Not to be outpaced by their federal, anti-women counterparts, GOP lawmakers in states across the country are ginning up woefully ignorant abortion measures to mandate their anti-choice views on doctors and women. Whether through forcing a woman to hear heartbeats or see sonograms, making up imaginary data on race and gender, nullifying the Supreme Court, or redefining the state constitution, lawmakers in Ohio, Texas, Arizona, Florida, and Iowa intend to make this year the year they win their war against reproductive rights by any means necessary:
— OHIO: State GOP Rep. Lynn Wachtmann will unveil the so-called “Heartbeat Bill” today, the “first proposal of its kind” that “would prohibit women from ending pregnancies at the first detectable fetal heartbeat,” which can be heard “within 18 to 24 days of conception” and “in almost all cases by six weeks.” As NARAL Ohio pointed out, this bill targets “a point when many women don’t even know they’re pregnant.” Crafted by the right-wing group Faith2Action, the bill is being advertised via “heart-shaped balloons” and “a music video” with “a few fetuses appearing to keep the beat from inside the womb.”
— TEXAS: This week, the Texas Senate will consider state Sen. Dan Patrick’s (R) anti-abortion measure mandating that “pregnant women be shown an ultrasound of the fetus at least two hours before an abortion.” Physicians would be required to show the fetus’ dimensions, presence of limbs or internal organs if applicable, and –if audible – the fetal heartbeat. Similar provisions failed in 2007 and 2009 but two weeks ago, Gov. Rick Perry (R-TX) “fast-tracked the sonogram bill by declaring it an emergency item” to allow early consideration. The bill’s author, state Sen. Dan Patrick (R) says the emergency designation is legitimate because “we have 80,000 abortions in Texas every year” and the emotional pain caused by this bill will inevitably compel “one out of five women” to bring the baby to term.
— ARIZONA: State GOP Rep. Steve Montenegro introduced two bills to criminalize abortions if they’re sought because of race or sex. The bill would slam doctors who “knowingly perform abortions for these reasons” with Class 3 felony charges. While neither Montenegro nor independent searches of state records provide support for his claims, Montenegro insists “that there are targeted communities that the abortion industry targets.” He even believes that “an abortion based on race would include situations where the parents are the same race as the fetus.” Arizona Department of Health Services does not collect information on fetus gender and only recently began asking about racial statistics. As of last week, Montenegro has yet to provide the “promised” statistics to support of his bills.
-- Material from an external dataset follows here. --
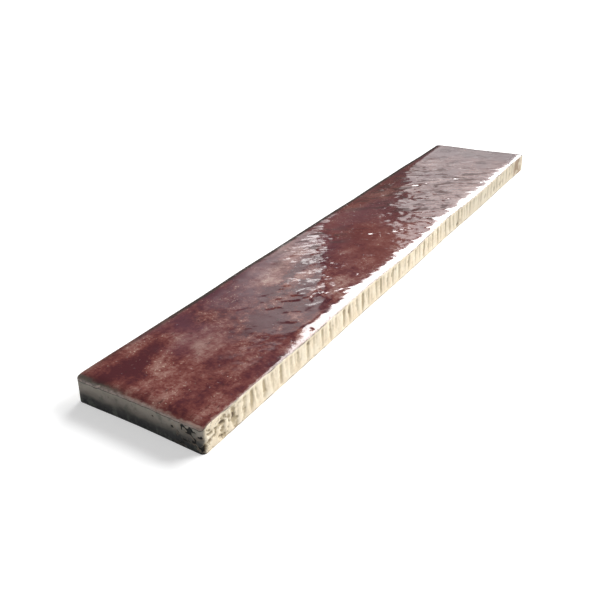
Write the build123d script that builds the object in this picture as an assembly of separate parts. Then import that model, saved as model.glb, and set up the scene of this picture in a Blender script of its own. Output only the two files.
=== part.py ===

— FLORIDA: Ordained minister State Rep. Charles Van Zant (R-FL) recently introduced the Florida for Life Act, a bill that mimics Florida’s recent “fetal personhood” amendment which defines all human beings as persons “regardless of age, race, health function, condition of physical and/or mental dependency and/or disability.” The Florida for Life Act is “more overtly religious,” stating that “all life comes from the Creator and begins at conception.” The bill also states that the Supreme Court is unqualified to “determine, establish, or define the moral values” of Floridians and that the Constitution expresses no qualifications for states to “protect life in a manner consistent with the moral consensus of the people, and reflecting the peoples’ belief in a Creator.” The bill would not only prohibit induced abortions but would “punish abortion doctors as felons, should they violate the measures” of the bill.
— IOWA: Two Iowa Republican representatives are opposing a bill seeking to prohibit abortions after 20 weeks because “it doesn’t go far enough.” Because she feels the bill “would codify deaths of babies from zero to 19 weeks,” State Rep. Kim Pearson is “not willing” to support this legislation and will instead introduce her own bill “that would define life as beginning at conception” and effectively “end all abortions in Iowa.” GOP state Sen. Randy Feenstra is trying to push the marker with a bill to restrict abortions after the 12th week of pregnancy. If all else fails, a resolution to amend the Iowa Constitution to “define a person as starting from a single-cell human embryo” is now pending in the Iowa House.
These measures are certainly not the first efforts by pro-life lawmakers to change state law. Last year, a Kansas GOP lawmaker proposed levying a sales tax on abortions. Perhaps inspiring Texas, Oklahoma overrode a veto last year to enforce an ultrasound mandate with “no exceptions for rape or incest.” And a fetal personhood amendment like the one in Florida appeared on the Colorado ballot in 2008 and 2010 but was “decisively defeated.”
But the state-level efforts right out of the gate in 2011 implies a renewed motivation to blindly pre-determine what is already a difficult and deeply personal choice. A recent NARAL report counts a total of 15 states with anti-choice governments. Arizona has already introduced a “heartbeat” bill similar to Ohio and Texas, Georgia, and Oklahoma are watching its progress “closely.” With concerted attack on reproductive health coming both from the federal and state level, the GOP may just walk women’s rights all the way back before the Supreme Court protected them in 1973.